Atonement is one hell of a film and Joe Wright is one hell of a director.
Just when you think you have been dazzled enough by a wonderful Dario Marienelli score featuring a typewriter, scenes which take place from different points of view and David Lean moments (Brief Encounter in a tea room, Doctor Zhivago with a bus) he throws in the most amazingly choreographed and shot five minute single take which - like Soy Cuba - defies the brain with how it was achieved: it clearly isn't hand held / steadicam, so how does it traverse the steps? (OK. It is a remarkable Steadicam shot, operated by Peter Robertson, sometimes in a vehicle, sometimes being pulled on a two-wheel trolley and sometimes hand-held. Full info here.) Naturally, we had to watch it twice.

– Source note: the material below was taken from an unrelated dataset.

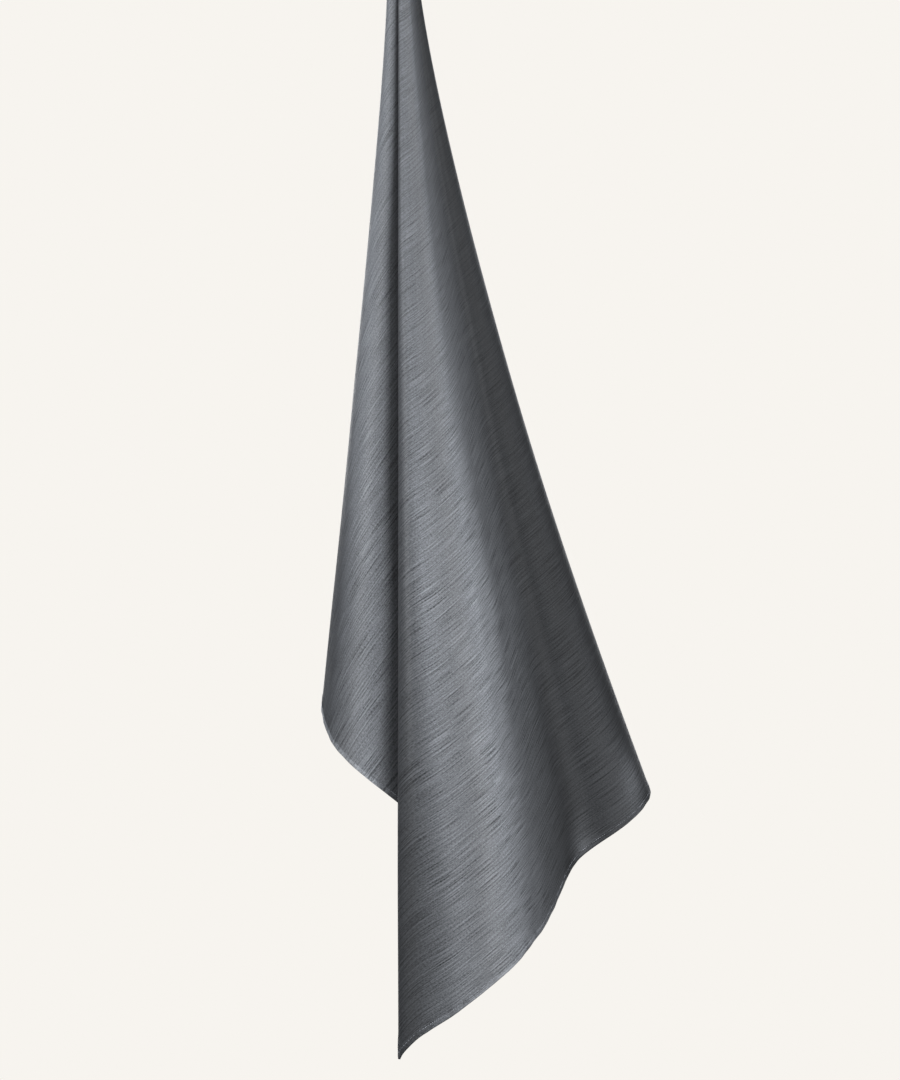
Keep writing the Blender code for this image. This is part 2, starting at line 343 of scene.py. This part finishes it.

Full marks go to Seamus McGarvey (DOP) and Paul Tothill (editor), Christopher Hampton and Ian McEwan (screenplay and novel), and a great cast, headed by the fantastic James McAvoy, comprises Kiera Knightley, Saoirse Ronan, Benedict Cumberbatch, Brenda Blethyn, Danny Huston, Daniel Mays (superb), Kristin Scott Thomas, Vanessa Redgrave and Romola Garai.
The film showing is apparently Le Quai des Brumes (Marcel Carné 1938).